Siamo dunque al secondo dei problemi di cui oggi si discute: le mine navali. Anche qui per chiarezza è bene fare un distinguo; quello tra i campi minati navali posati a protezione dei porti e le mine alla deriva. I primi si concentrano principalmente di fronte a Odessa e a Mariupol e sono stati posati dagli ucraini. Perché? Ma per scoraggiare un tentativo di sbarco dal mare da parte della flotta del mar Nero. I russi dal canto loro negano di aver contro-minato gli stessi accessi. Tuttavia rimane il fatto che attraccare oggi in Ucraina è davvero un mezzo suicidio. La buona notizia è che nel caso si raggiungesse un accordo umanitario, magari sotto l’egida del Programma Alimentare Mondiale (WFP), per l’apertura di corridoi di navigazione ci vorrebbero si e no una ventina di giorni per liberarli delle mine ancorate. “Ancorato” è purtroppo l’aggettivo che fa la differenza.

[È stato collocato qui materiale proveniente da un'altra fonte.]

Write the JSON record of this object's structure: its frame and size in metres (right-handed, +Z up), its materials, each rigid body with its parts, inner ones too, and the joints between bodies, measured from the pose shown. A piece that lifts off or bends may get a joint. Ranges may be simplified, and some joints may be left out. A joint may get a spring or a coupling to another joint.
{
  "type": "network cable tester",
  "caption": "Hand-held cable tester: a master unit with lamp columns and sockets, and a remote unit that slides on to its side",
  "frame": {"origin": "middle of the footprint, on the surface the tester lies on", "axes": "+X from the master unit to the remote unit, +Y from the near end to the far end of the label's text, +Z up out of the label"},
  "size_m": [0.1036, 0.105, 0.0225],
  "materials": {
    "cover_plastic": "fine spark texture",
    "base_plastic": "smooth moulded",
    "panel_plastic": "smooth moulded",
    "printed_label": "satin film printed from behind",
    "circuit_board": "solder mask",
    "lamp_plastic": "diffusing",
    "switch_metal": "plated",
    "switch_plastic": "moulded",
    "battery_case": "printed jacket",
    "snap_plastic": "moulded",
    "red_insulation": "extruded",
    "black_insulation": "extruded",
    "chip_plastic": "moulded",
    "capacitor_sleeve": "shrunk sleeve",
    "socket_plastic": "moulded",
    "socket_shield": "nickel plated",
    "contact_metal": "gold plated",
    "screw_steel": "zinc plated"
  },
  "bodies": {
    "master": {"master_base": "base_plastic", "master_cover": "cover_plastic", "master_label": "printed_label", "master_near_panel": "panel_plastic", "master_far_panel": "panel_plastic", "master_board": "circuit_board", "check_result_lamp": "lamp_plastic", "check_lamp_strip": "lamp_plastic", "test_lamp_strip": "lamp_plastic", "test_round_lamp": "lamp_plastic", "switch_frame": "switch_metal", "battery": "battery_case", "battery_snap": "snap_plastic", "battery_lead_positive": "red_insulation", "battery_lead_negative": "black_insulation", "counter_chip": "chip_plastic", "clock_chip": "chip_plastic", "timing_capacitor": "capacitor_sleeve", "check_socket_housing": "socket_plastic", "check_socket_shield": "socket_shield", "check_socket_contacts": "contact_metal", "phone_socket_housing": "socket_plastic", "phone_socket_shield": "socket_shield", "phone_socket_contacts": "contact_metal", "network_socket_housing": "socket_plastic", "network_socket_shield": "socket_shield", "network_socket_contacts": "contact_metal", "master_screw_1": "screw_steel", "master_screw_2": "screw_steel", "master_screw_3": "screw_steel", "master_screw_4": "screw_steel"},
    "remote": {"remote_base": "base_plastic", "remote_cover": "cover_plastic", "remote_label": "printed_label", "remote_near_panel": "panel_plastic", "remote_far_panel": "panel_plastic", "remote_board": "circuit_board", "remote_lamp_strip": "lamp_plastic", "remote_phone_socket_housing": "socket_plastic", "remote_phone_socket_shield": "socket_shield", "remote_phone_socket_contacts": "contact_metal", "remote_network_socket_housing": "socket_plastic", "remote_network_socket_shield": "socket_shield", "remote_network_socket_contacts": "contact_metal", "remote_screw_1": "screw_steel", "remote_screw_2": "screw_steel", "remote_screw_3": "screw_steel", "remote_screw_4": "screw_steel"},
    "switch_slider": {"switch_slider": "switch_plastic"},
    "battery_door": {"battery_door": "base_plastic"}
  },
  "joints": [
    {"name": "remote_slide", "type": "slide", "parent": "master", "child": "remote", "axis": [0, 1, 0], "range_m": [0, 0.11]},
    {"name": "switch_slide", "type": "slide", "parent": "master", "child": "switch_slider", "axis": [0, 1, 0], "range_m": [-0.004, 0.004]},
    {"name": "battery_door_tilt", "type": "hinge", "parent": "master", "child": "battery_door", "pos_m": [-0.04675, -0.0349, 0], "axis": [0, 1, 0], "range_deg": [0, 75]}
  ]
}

Nel mar Nero vanno infatti alla deriva un numero imprecisato di mine anti-nave. Chi l’ha rilasciate? Come è ovvio gli ucraini accusano i russi e viceversa salvo poi entrambi sostenere che si tratta di ordigni che hanno fortuitamente rotto l’ormeggio. Tenuto conto di quando sono stati posati i campi minati, delle correnti e dei venti appare tuttavia un po’ strano che alcune di queste mine siano ora spiaggiate in Turchia, in Georgia o in Romania. L’ipotesi che siano state rilasciate alla deriva, non ha prove ma è un fatto probabile. Questa è dunque la cattiva notizia.

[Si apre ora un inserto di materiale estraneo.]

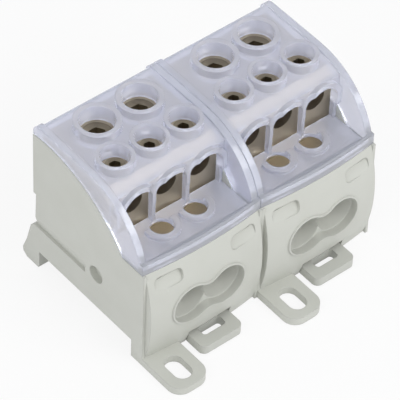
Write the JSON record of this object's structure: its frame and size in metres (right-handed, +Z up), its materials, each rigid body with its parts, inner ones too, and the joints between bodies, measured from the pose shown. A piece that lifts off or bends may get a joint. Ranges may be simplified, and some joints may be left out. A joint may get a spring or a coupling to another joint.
{
  "type": "power distribution block",
  "caption": "Grey distribution block for two poles: clear stepped covers with hooded wire entries and screw wells, slotted tabs, rail recess with sliding release feet.",
  "frame": {"origin": "on the mounting plane, under the middle of the pair of poles", "axes": "+X across the poles, -Y the front with the hooded wire entries, +Z up from the mounting plane"},
  "size_m": [0.0714, 0.0688, 0.0498],
  "materials": {
    "housing": "light grey moulded polyamide, fine matte grain",
    "cover": "clear moulded polycarbonate, polished",
    "terminal": "tin-plated, satin",
    "foot": "light grey moulded polyamide",
    "screw": "zinc-plated"
  },
  "bodies": {
    "block": {"housing_left": "housing", "housing_right": "housing", "terminal_left": "terminal", "terminal_right": "terminal"},
    "cover_left": {"cover_left": "cover"},
    "foot_left": {"rail_foot_left": "foot"},
    "cover_right": {"cover_right": "cover"},
    "foot_right": {"rail_foot_right": "foot"},
    "feed_screw_1": {"feed_screw_1": "screw"},
    "feed_screw_2": {"feed_screw_2": "screw"},
    "feed_screw_3": {"feed_screw_3": "screw"},
    "feed_screw_4": {"feed_screw_4": "screw"},
    "branch_screw_1": {"branch_screw_1": "screw"},
    "branch_screw_2": {"branch_screw_2": "screw"},
    "branch_screw_3": {"branch_screw_3": "screw"},
    "branch_screw_4": {"branch_screw_4": "screw"},
    "branch_screw_5": {"branch_screw_5": "screw"},
    "branch_screw_6": {"branch_screw_6": "screw"},
    "tap_screw_1": {"tap_screw_1": "screw"},
    "tap_screw_2": {"tap_screw_2": "screw"},
    "tap_screw_3": {"tap_screw_3": "screw"},
    "tap_screw_4": {"tap_screw_4": "screw"}
  },
  "joints": [
    {"name": "cover_left_lift", "type": "slide", "parent": "block", "child": "cover_left", "axis": [0, 0, 1], "range_m": [0, 0.03]},
    {"name": "foot_left_release", "type": "slide", "parent": "block", "child": "foot_left", "axis": [0, -1, 0], "range_m": [0, 0.0024]},
    {"name": "cover_right_lift", "type": "slide", "parent": "block", "child": "cover_right", "axis": [0, 0, 1], "range_m": [0, 0.03]},
    {"name": "foot_right_release", "type": "slide", "parent": "block", "child": "foot_right", "axis": [0, -1, 0], "range_m": [0, 0.0024]},
    {"name": "feed_screw_1_turn", "type": "hinge", "parent": "block", "child": "feed_screw_1", "pos_m": [-0.0242, 0.0113, 0.041], "axis": [0, 0, 1], "continuous": true},
    {"name": "feed_screw_2_turn", "type": "hinge", "parent": "block", "child": "feed_screw_2", "pos_m": [-0.0115, 0.0113, 0.041], "axis": [0, 0, 1], "continuous": true},
    {"name": "feed_screw_3_turn", "type": "hinge", "parent": "block", "child": "feed_screw_3", "pos_m": [0.0115, 0.0113, 0.041], "axis": [0, 0, 1], "continuous": true},
    {"name": "feed_screw_4_turn", "type": "hinge", "parent": "block", "child": "feed_screw_4", "pos_m": [0.0242, 0.0113, 0.041], "axis": [0, 0, 1], "continuous": true},
    {"name": "branch_screw_1_turn", "type": "hinge", "parent": "block", "child": "branch_screw_1", "pos_m": [-0.02805, -0.0003, 0.044], "axis": [0, 0, 1], "continuous": true},
    {"name": "branch_screw_2_turn", "type": "hinge", "parent": "block", "child": "branch_screw_2", "pos_m": [-0.01785, -0.0003, 0.044], "axis": [0, 0, 1], "continuous": true},
    {"name": "branch_screw_3_turn", "type": "hinge", "parent": "block", "child": "branch_screw_3", "pos_m": [-0.00765, -0.0003, 0.044], "axis": [0, 0, 1], "continuous": true},
    {"name": "branch_screw_4_turn", "type": "hinge", "parent": "block", "child": "branch_screw_4", "pos_m": [0.00765, -0.0003, 0.044], "axis": [0, 0, 1], "continuous": true},
    {"name": "branch_screw_5_turn", "type": "hinge", "parent": "block", "child": "branch_screw_5", "pos_m": [0.01785, -0.0003, 0.044], "axis": [0, 0, 1], "continuous": true},
    {"name": "branch_screw_6_turn", "type": "hinge", "parent": "block", "child": "branch_screw_6", "pos_m": [0.02805, -0.0003, 0.044], "axis": [0, 0, 1], "continuous": true},
    {"name": "tap_screw_1_turn", "type": "hinge", "parent": "block", "child": "tap_screw_1", "pos_m": [-0.02295, -0.0117, 0.023], "axis": [0, 0, 1], "continuous": true},
    {"name": "tap_screw_2_turn", "type": "hinge", "parent": "block", "child": "tap_screw_2", "pos_m": [-0.01275, -0.0117, 0.023], "axis": [0, 0, 1], "continuous": true},
    {"name": "tap_screw_3_turn", "type": "hinge", "parent": "block", "child": "tap_screw_3", "pos_m": [0.01275, -0.0117, 0.023], "axis": [0, 0, 1], "continuous": true},
    {"name": "tap_screw_4_turn", "type": "hinge", "parent": "block", "child": "tap_screw_4", "pos_m": [0.02295, -0.0117, 0.023], "axis": [0, 0, 1], "continuous": true}
  ]
}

Ricercare, individuare e far brillare mine che nessuno sa dove si trovano è infatti un’operazione lunga, molto costosa e dai risultati incerti. Ne sa qualcosa la nostra marina militare che al tempo della guerra del golfo ha contribuito a sminare lo stretto di Hormuz. La domanda successiva è allora: “ chi lo fa?” La marina ucraina non dispone di un solo cacciamine, quella russa ne ha uno solo, classe “Alexandrit”. Ci sono certo quelli della Turchia, della Romania e della Bulgaria, ma ecco che appena si nominano questi tre paesi qualcuno a Mosca ai ricorda che si tratta di paesi NATO con la quale di questi tempi non corre buon sangue.
“Ci pensiamo noi” è stata allora l’idea che Londra ha lanciato nei giorni scorsi per la creazione di una “coalizione di volenterosi”, con a capo la marina di sua Maestà britannica e il concorso di altri Paesi (della Nato?). Compito? Scortare le rotte del commercio e dell’export di grano dall’Ucraina.

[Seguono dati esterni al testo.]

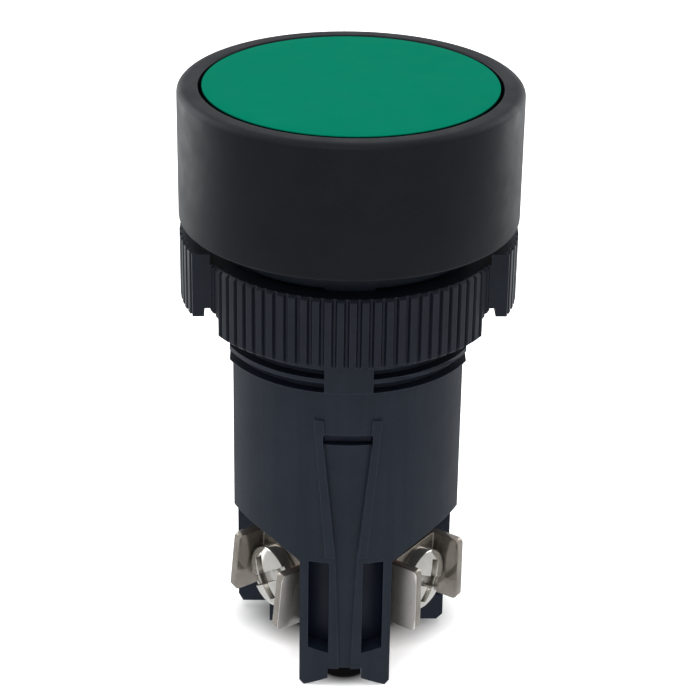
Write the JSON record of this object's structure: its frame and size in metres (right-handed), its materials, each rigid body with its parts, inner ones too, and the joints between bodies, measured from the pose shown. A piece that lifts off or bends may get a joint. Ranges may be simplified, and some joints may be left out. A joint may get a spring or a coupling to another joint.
{
  "type": "panel push button",
  "caption": "Flush round push button for a 22 mm panel hole, with a threaded barrel, an eared ring nut and two screw clamps.",
  "frame": {"origin": "on the button's axis, in the plane of the gasket's underside, where it meets the panel's front face", "axes": "+Z along the axis from the panel towards the cap; -Y towards the side with the two screw clamps; +X to the right of the clamps seen from -Y"},
  "size_m": [0.0292, 0.0292, 0.0528],
  "materials": {
    "black_plastic": "satin black moulded plastic",
    "nut_plastic": "satin black moulded plastic",
    "block_plastic": "satin blue-black moulded plastic",
    "black_rubber": "matte rubber",
    "green_plastic": "fine matte moulded plastic",
    "ivory_plastic": "satin moulded plastic",
    "spring_steel": "drawn wire",
    "copper": "bright rolled copper alloy",
    "silver": "polished silver alloy",
    "nickel_plate": "bright nickel on pressed sheet",
    "nickel_screw": "bright nickel on steel"
  },
  "bodies": {
    "housing": {"bezel": "black_plastic", "panel_gasket": "black_rubber", "barrel": "black_plastic", "plunger_seal": "black_rubber", "contact_block": "block_plastic", "block_cover": "ivory_plastic", "fixed_contact_left": "copper", "fixed_contact_right": "copper", "fixed_tip_left": "silver", "fixed_tip_right": "silver"},
    "nut": {"ring_nut": "nut_plastic"},
    "button": {"cap": "green_plastic", "plunger": "ivory_plastic", "contact_carrier": "ivory_plastic", "return_spring": "spring_steel", "contact_spring": "spring_steel"},
    "bridge": {"contact_bridge": "copper", "bridge_tip_left": "silver", "bridge_tip_right": "silver"},
    "clamp_left": {"terminal_clamp_left": "nickel_plate"},
    "screw_left": {"terminal_screw_left": "nickel_screw"},
    "clamp_right": {"terminal_clamp_right": "nickel_plate"},
    "screw_right": {"terminal_screw_right": "nickel_screw"}
  },
  "joints": [
    {"name": "button_press", "type": "slide", "parent": "housing", "child": "button", "axis": [0, 0, 1], "range_m": [-0.004, 0], "stiffness_N_per_m": 900, "springref_m": 0.004, "deforming": ["return_spring"]},
    {"name": "bridge_float", "type": "slide", "parent": "button", "child": "bridge", "axis": [0, 0, 1], "range_m": [0, 0.00152], "deforming": ["contact_spring"]},
    {"name": "nut_turn", "type": "hinge", "parent": "housing", "child": "nut", "pos_m": [0, 0, -0.005], "axis": [0, 0, 1], "range_deg": [-720, 720]},
    {"name": "clamp_left_slide", "type": "slide", "parent": "housing", "child": "clamp_left", "axis": [-0.809, -0.5878, 0], "range_m": [-0.00165, 0]},
    {"name": "screw_left_turn", "type": "hinge", "parent": "clamp_left", "child": "screw_left", "pos_m": [0, 0, -0.03315], "axis": [-0.809, -0.5878, 0], "range_deg": [-991, 0]},
    {"name": "clamp_right_slide", "type": "slide", "parent": "housing", "child": "clamp_right", "axis": [0.809, -0.5878, 0], "range_m": [-0.00225, 0]},
    {"name": "screw_right_turn", "type": "hinge", "parent": "clamp_right", "child": "screw_right", "pos_m": [0, 0, -0.03315], "axis": [0.809, -0.5878, 0], "range_deg": [-1351, 0]}
  ],
  "couplings": [
    {"joint": "bridge_float", "follows": "button_press", "ratio": -0.38},
    {"joint": "screw_left_turn", "follows": "clamp_left_slide", "rad_per_m": 10472},
    {"joint": "screw_right_turn", "follows": "clamp_right_slide", "rad_per_m": 10472}
  ]
}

Va bene che in questa strana guerra che non è una guerra ma un’operazione militare speciale le convenzioni internazionali e il diritto umanitario e dei conflitti armati sono stati relegati in allegato dell’annesso all’appendice, ma tutt’ora per gli stretti del Bosforo e dei Dardanelli è in vigore una convenzione del 1936 firmata a Montreux tra Turchia, Regno Unito (ma guarda un po’) Francia, Unione Sovietica, Grecia e Romania i cui temi è bene ricordare. Per garantire la sicurezza alla Turchia e agli stati che si affacciano sul Mar Nero la convenzione di Montreux garantisce per il tempo di pace la piena libertà di transito alle navi mercantili di qualsiasi bandiera. In tempo di guerra, se la Turchia come in questo caso non è parte del conflitto, la libertà di passaggio è invece assicurata ai soli mercantili dei paesi neutrali e solo nelle ore diurne e solo rispettando rotte obbligate. Cosa diversa riguarda le navi da guerra per le quali corre sempre e comunque l’obbligo di informare il governo di Erdogan almeno otto giorni prima del transito, limitatamente a flotte di un massimo di nove unità e con un tonnellaggio complessivo di 15.000 tonnellate. Si fanno eccezioni solo per i paesi rivieraschi, come appunto Russia e Ucraina, purché le navi passino singolarmente. Per i sottomarini è consentito il passaggio solo se di paesi rivieraschi – di giorno e in superficie – e solo per entrare nelle loro basi o per farsi riparare. A parte la convenzione mettere migliaia di tonnellate di navi da guerra, armate di tutto punto in un mare minato non appare comunque una buona idea. In conclusione ci troviamo dunque all’inizio dell’estate con 110 milioni di tonnellate di grano russo-ucraino bloccati dalla guerra, dalle mine e dalle sanzioni; con un mare dove galleggiano mine navali come fossero meduse a Riccione e con quasi mezzo miliardo di persone a rischio carestia nei prossimi mesi e, come se non bastasse, nessuna idea di dove stivare il raccolto del 2022 che tra poco qualcuno mieterà.
Da ultimo, ma solo per alimentare con un po’ di malizia una situazione già di per se ingarbugliata, c’è da chiedersi che bisogno o che vantaggio abbia la Russia a risolvere il problema ucraino del grano visto che in questo clima di “guerra ibrida” qualche milione di migranti alimentari che premono alle frontiere meridionali d’Europa farebbero davvero comodo a Mosca che li trasformerebbe in un’arma niente male contro la granitica unità europea. Soluzioni? Al momento se ne vedono poche e velleitarie e noi, come al solito, vedremo.